Restate each of the lines given below, word for word.
## Start Provided records
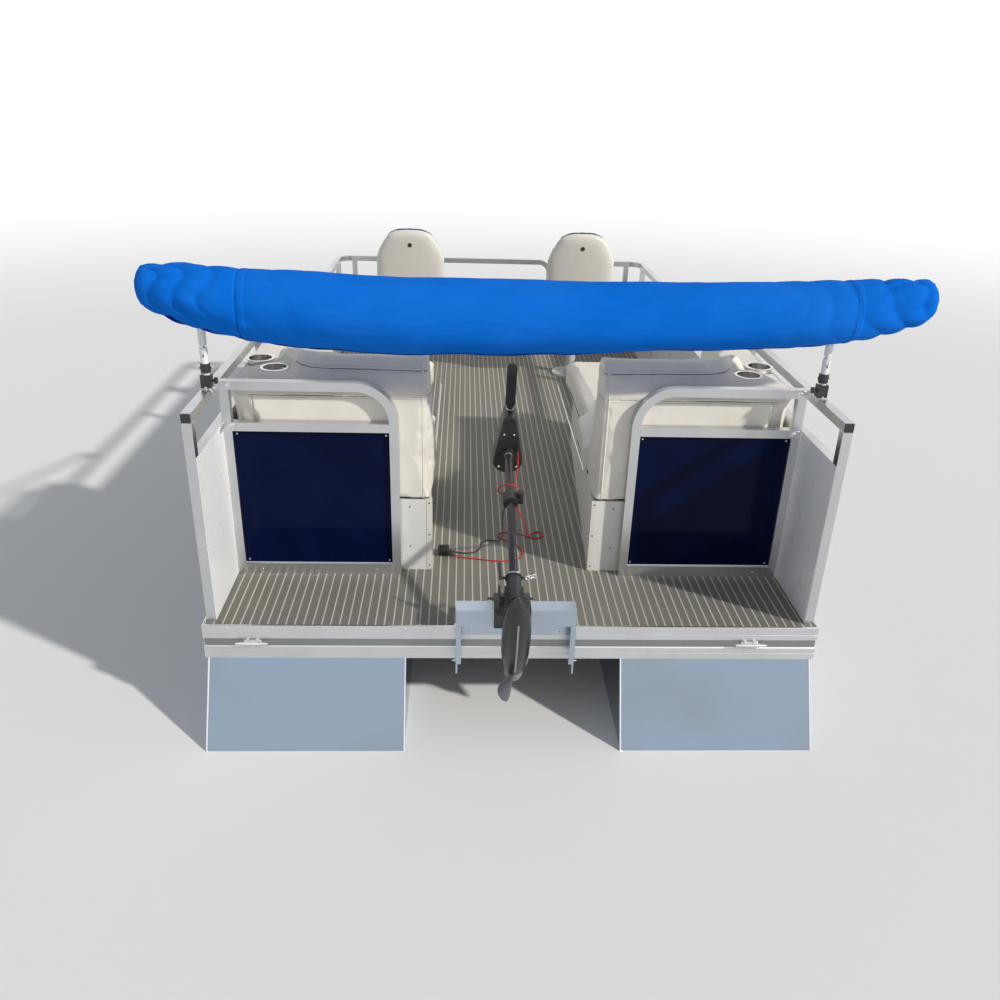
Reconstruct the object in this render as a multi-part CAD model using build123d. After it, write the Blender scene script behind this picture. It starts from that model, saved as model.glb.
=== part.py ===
from build123d import *
import math
import os

# Pontoon boat of about 4 m, drawn in millimetres.
# +X is starboard, +Y is forward, +Z is up. Z = 0 is the flat bottom of the pontoons,
# X = 0 the centreline and Y = 0 the middle of the overall length.
# A place along the boat is given as a distance ahead of the stern trim, a height as one above the deck.

# Deck and its trim
deck_length = 3960.0
deck_width = 2134.0
trim_height = 132.0
trim_lip = 6.0               # thickness of the trim that wraps the deck edge
trim_band = 3.0              # depth of the recessed band along the trim
trim_band_top = 40.0
trim_band_height = 46.0
trim_foot = 20.0             # width of the flange under the trim
board_thickness = 22.0
vinyl_thickness = 3.0
cross_height = 82.0
cross_width = 60.0
cross_count = 8
cross_wall = 5.0
cross_end = 150.0            # from the deck's ends to the first and last cross member
frame_gap = 4.0              # between the cross members and the side trims

# Pontoons
pontoon_width = 678.0
pontoon_inset = 10.0         # from the deck's edge to the pontoon's outer side
pontoon_height = 468.0
pontoon_chine_z = 182.0      # waterline, where the lower chamfers start
pontoon_keel_width = 285.0
stern_plate_slope = 0.532    # how far the stern plates lean aft for each unit down
stern_plate_y = 5.0          # top edge of the stern plates, ahead of the trim's face
nose_overhang = 75.0         # pontoon tip ahead of the deck
nose_length = 700.0
nose_rise = 250.0
nose_taper = 0.55            # width left at the tip
taper_share = 0.55           # share of the nose that narrows
rail_height = 25.0           # bearing rails between pontoon and cross members
rail_width = 50.0
rail_inset = 90.0
rail_end = 60.0
motor_overhang = 345.0       # propeller tip behind the stern trim

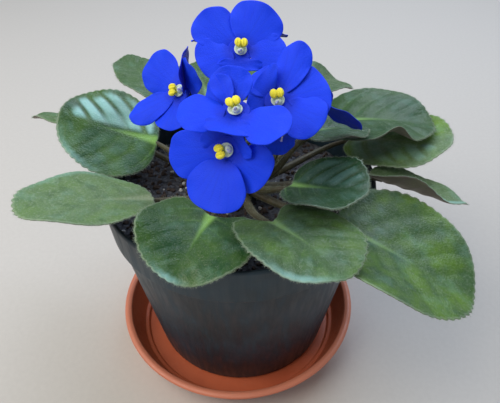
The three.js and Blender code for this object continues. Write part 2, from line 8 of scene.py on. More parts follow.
## End Provided records
### Output for this exercise
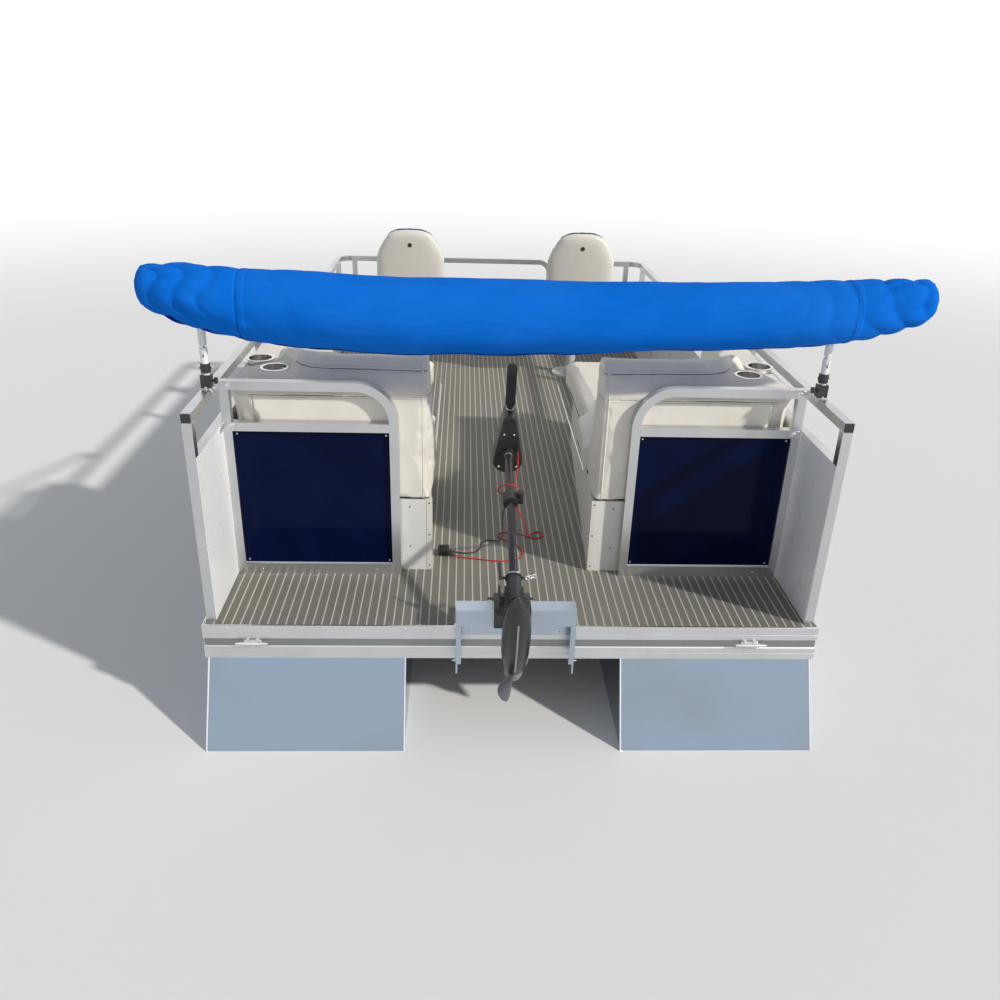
Reconstruct the object in this render as a multi-part CAD model using build123d. After it, write the Blender scene script behind this picture. It starts from that model, saved as model.glb.
=== part.py ===
from build123d import *
import math
import os

# Pontoon boat of about 4 m, drawn in millimetres.
# +X is starboard, +Y is forward, +Z is up. Z = 0 is the flat bottom of the pontoons,
# X = 0 the centreline and Y = 0 the middle of the overall length.
# A place along the boat is given as a distance ahead of the stern trim, a height as one above the deck.

# Deck and its trim
deck_length = 3960.0
deck_width = 2134.0
trim_height = 132.0
trim_lip = 6.0               # thickness of the trim that wraps the deck edge
trim_band = 3.0              # depth of the recessed band along the trim
trim_band_top = 40.0
trim_band_height = 46.0
trim_foot = 20.0             # width of the flange under the trim
board_thickness = 22.0
vinyl_thickness = 3.0
cross_height = 82.0
cross_width = 60.0
cross_count = 8
cross_wall = 5.0
cross_end = 150.0            # from the deck's ends to the first and last cross member
frame_gap = 4.0              # between the cross members and the side trims

# Pontoons
pontoon_width = 678.0
pontoon_inset = 10.0         # from the deck's edge to the pontoon's outer side
pontoon_height = 468.0
pontoon_chine_z = 182.0      # waterline, where the lower chamfers start
pontoon_keel_width = 285.0
stern_plate_slope = 0.532    # how far the stern plates lean aft for each unit down
stern_plate_y = 5.0          # top edge of the stern plates, ahead of the trim's face
nose_overhang = 75.0         # pontoon tip ahead of the deck
nose_length = 700.0
nose_rise = 250.0
nose_taper = 0.55            # width left at the tip
taper_share = 0.55           # share of the nose that narrows
rail_height = 25.0           # bearing rails between pontoon and cross members
rail_width = 50.0
rail_inset = 90.0
rail_end = 60.0
motor_overhang = 345.0       # propeller tip behind the stern trim

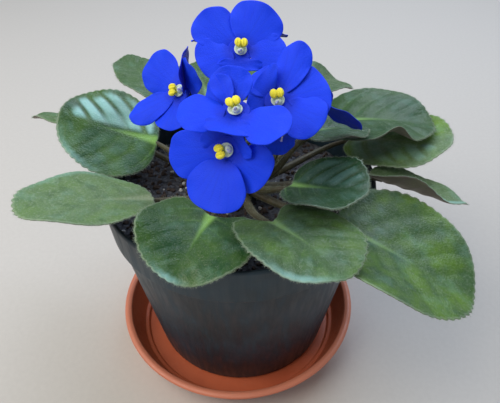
The three.js and Blender code for this object continues. Write part 2, from line 8 of scene.py on. More parts follow.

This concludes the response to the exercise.